In 1792, while combatting the Whiskey Rebellion (1791-94), Congress passed the Calling Forth Act, which allowed the President to federalize state militias to suppress rebellions.

The proposed Insurrection Act text was introduced in December 1806 as a section of “a Bill Providing for the punishment of certain crimes against the United States.” It was added in the context of the Burr Conspiracy, in which a group of planters, politicians, and army officers, led by former Vice President Aaron Burr, attempted to create an independent country drawing territory from both the United States and Mexico. In 1806, Burr recruited volunteers for a military expedition down the Mississippi River. General James Wilkinson, who at first supported Burr, revealed Burr’s plan to the President. Reluctantly convinced that Burr was planning to attack Spanish territory, Jefferson ordered his former vice president’s arrest and worked behind the scenes to see that he was convicted. Burr surrendered to authorities near Natchez, but later escaped. He was recaptured on February 19, 1807, in Alabama, and taken to Virginia to stand trial for treason.

Chief Justice John Marshall, who distrusted and detested Jefferson (and the feeling was mutual), presided at the trial in August 1807. Witness testimony was inconsistent, and the star prosecution witness admitted that he had altered a letter implicating Burr. Chief Justice Marshall instructed the jury that intent without action was insufficient to convict a person of treason. The federal jury found Burr not guilty on September 1, and Burr left for a self-imposed exile in Europe until 1811.

Despite the failure to convict Burr, Jefferson first used the Act in April 1808 to address violations of the controversial Embargo Act on Lake Champlain. Jefferson declared the Lake Champlain region to be in a state of insurrection because residents there were trading freely with British citizens in the province of Lower Canada in violation of the Embargo of 1807.

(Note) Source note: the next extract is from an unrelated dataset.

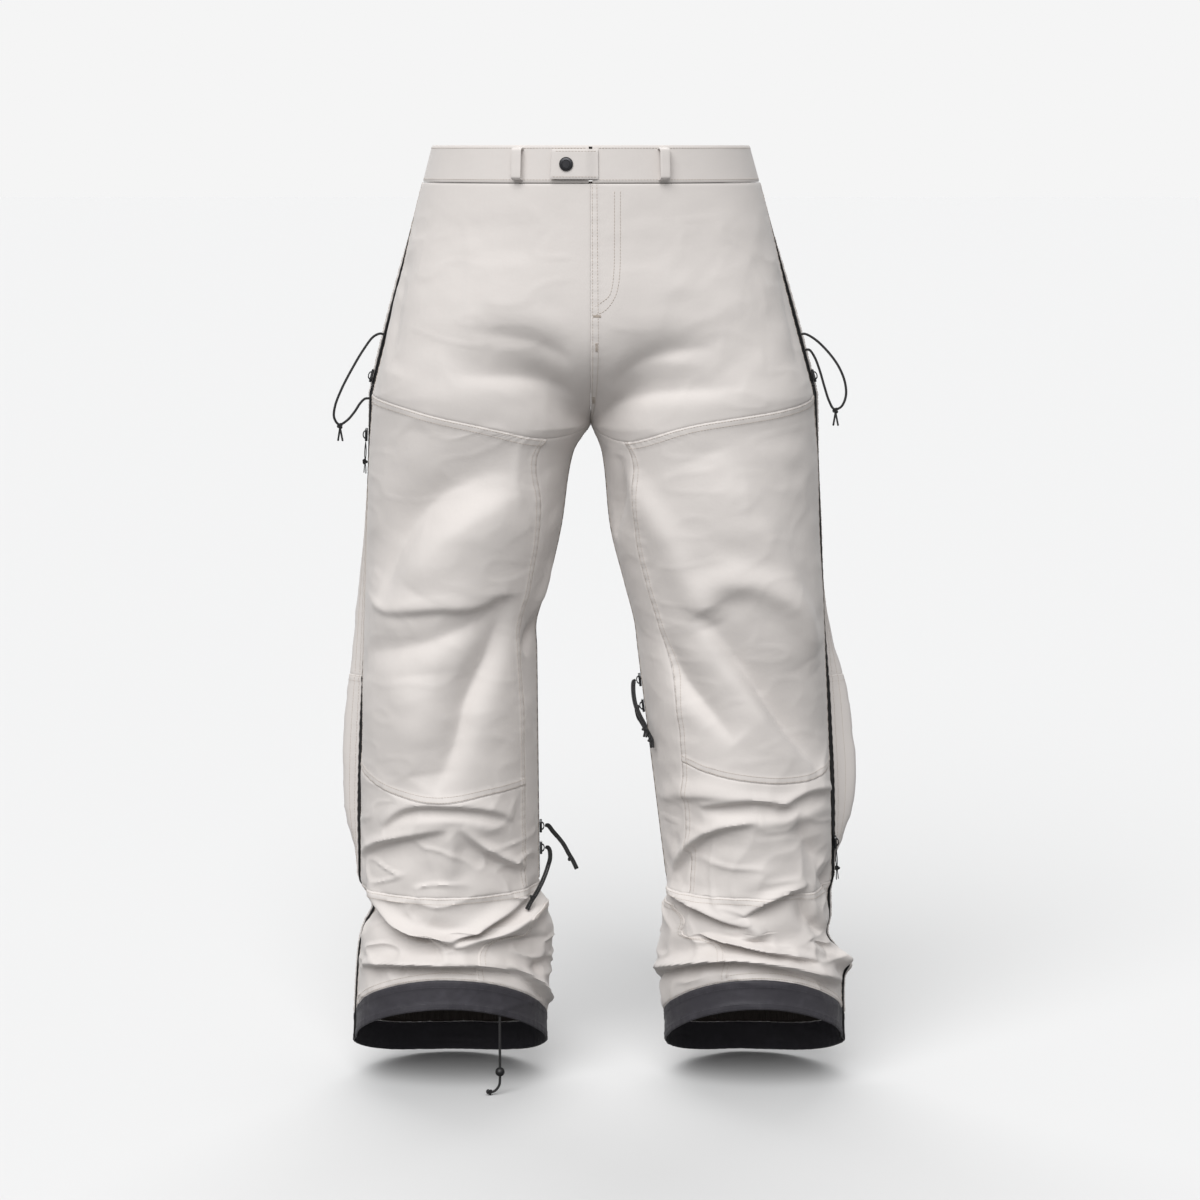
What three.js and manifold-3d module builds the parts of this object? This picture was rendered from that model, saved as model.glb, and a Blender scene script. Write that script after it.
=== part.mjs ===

The Insurrection Act has been invoked dozens of times since, by both Democratic and Republican presidents. In 1861, a new section allowed the federal government to use the National Guard, Army, and Navy against the will of rebellious state governments. In 1871, the Third Enforcement Act revised the revision to protect African Americans from attacks by the Ku Klux Klan. In the twentieth century, Presidents invoked it during labor conflicts and to enforce desegregation orders. In the late 1960s, President Lyndon B. Johnson used the act in the wake of riots in American cities. On June 1, 2020, President Donald Trump threatened to invoke the act in response to protests following the death of George Floyd in Minneapolis.

Additional Content
This session also passed laws making appropriations for the army, navy, and general government for 1807 (220-24, 280-90); authorizing the president to receive into military service up to 30,000 men (246-49); making provisions to fortify American ports and harbors (309-10); preventing settlement on lands ceded to the United States until authorized (317-22); and presidential proclamations of separate treaties or conventions between the United States and the Piankeshaw, Chickasaw, and Cherokee (338-52).

Condition: original paper covers with edge tears; spine mostly absent but volume is well-sewn; some staining and foxing but fine overall. Many pages uncut at top. Manuscript inscriptions on cover, “Monmouth Harbor / United States Laws 1806 / Monmouth.”